The agreement that ended that lawsuit allows either party to make a reasonable response to improper or impermissible statements by the other. Mr. Ding’s statements of two weeks ago indeed misstate the facts and therefore merit a direct, factually accurate and proportionate response. Rather than providing Cisco’s interpretation of the facts, we think it better simply to set forth the facts themselves. To that end, the following are verbatim excerpts from the Neutral Expert’s Final Source Code Report, dated June 15, 2004:
- From a section entitled Comparison of Cisco STRCMP and Huawei’s [CODE NAME REDACTED]: “It must be concluded that Huawei misappropriated this code.
- From a section entitled Functionality: “Because of the many functional choices available to the Huawei developers (including three of their own routines), the fact that they made the same functional choice as Cisco would suggest access to the Cisco code even if the routines had implementation differences.”
- From a section entitled Comments and White Space: “The exactness of the comments and spacing not only indicate that Huawei has access to the Cisco code but that the Cisco code was electronically copied and inserted into [Huawei’s] [CODE NAME REDACTED].”
- From a section entitled Findings: “The nearly identical STRCMP routines are beyond coincidence. The Huawei [CODE NAME REDACTED]routine was copied from the strcmp routine in Cisco strcmp.c file.”
- Finally, the Neutral Expert’s conclusion: “Cisco’s source code has been used in Huawei’s version [CODE VERSION REDACTED] implementation of its Versatile Routing Platform. Two library files from Cisco’s Internetwork Operating System were compromised. Huawei has replaced the library code in VRP version [CODE VERSION REDACTED] but the replacement methodology was flawed and must be redone.
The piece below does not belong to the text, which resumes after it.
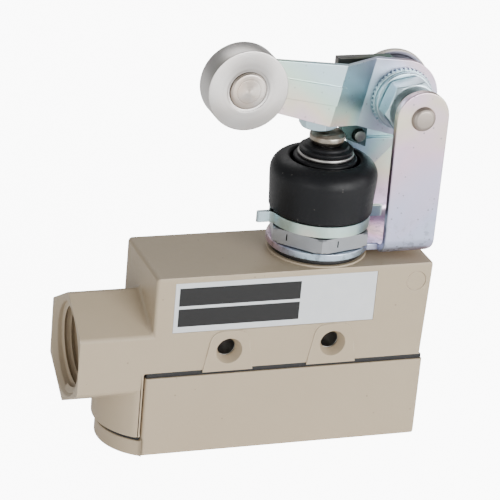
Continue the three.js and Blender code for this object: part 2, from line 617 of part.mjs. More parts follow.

A proper procedure will be simple and straightforward.”
None of these source code strings involved Cisco’s proprietary EIGRP routing protocol that Huawei had publicly admitted to using in their products and had said they had removed prior to the Neutral Expert’s review; rather, they are all related to “core’ parts of the routing code.
We urge Huawei to publish the full Neutral Expert’s Final Report in order to clarify what actually happened in the litigation, overcome any confusion and demonstrate their purported transparent business practices and respect for intellectual property rights. In the meantime, we will continue to be diligent in protecting our intellectual property.
I do not and never will trust huawei or affiliated products routing or swtiching platforms that contain huawei components such as ASICs, CPUs, Memory Modules, ect
The company has too close of a relationship with the PLA for comfort and I would not want to put my self or my customers at risk of espionage or intrusion.
US based companies such as cisco and several others continue to outsource manufacturing of devices to china which is basically handing over our network infrastructure on a silver platter and paying them for it. This is hurting ME the customer and my customers as there is really no alternative since 90 percent of all electronics manufacturing is done in china… I am deeply concerned about this and it will only get worse when tentions escalate or governments do what they do best which is start conflicts. I can see the day when a trade embargo hits and we find out selves with no network products or systems in the US which would effectively cripple our businesses and our country.
Thanks for that clarification. This is exactly the same that I had heard, but I did not have the deatails to make the argument. There is no doubt in my mind that Huawei outright “inserted” portions of Cisco code to use it in their own product. With the importance of Intellectual Property becoming increasingly important, I believe we should challenge any such misappropriations with all possible means.
STRCMP as in the generic string comparison routines that are available in every C library since the beginning of time? What an incredibly odd and completely irrelevant thing to steal, and to complain about being stolen.
I was speaking off topic in regards to other issues that are related. I will admit I strayed from the STRCMP topic.
China is not our friend.
Well, I’m guessing they’re sorry the brought *that* up! 😉
Thanks for setting the record straight.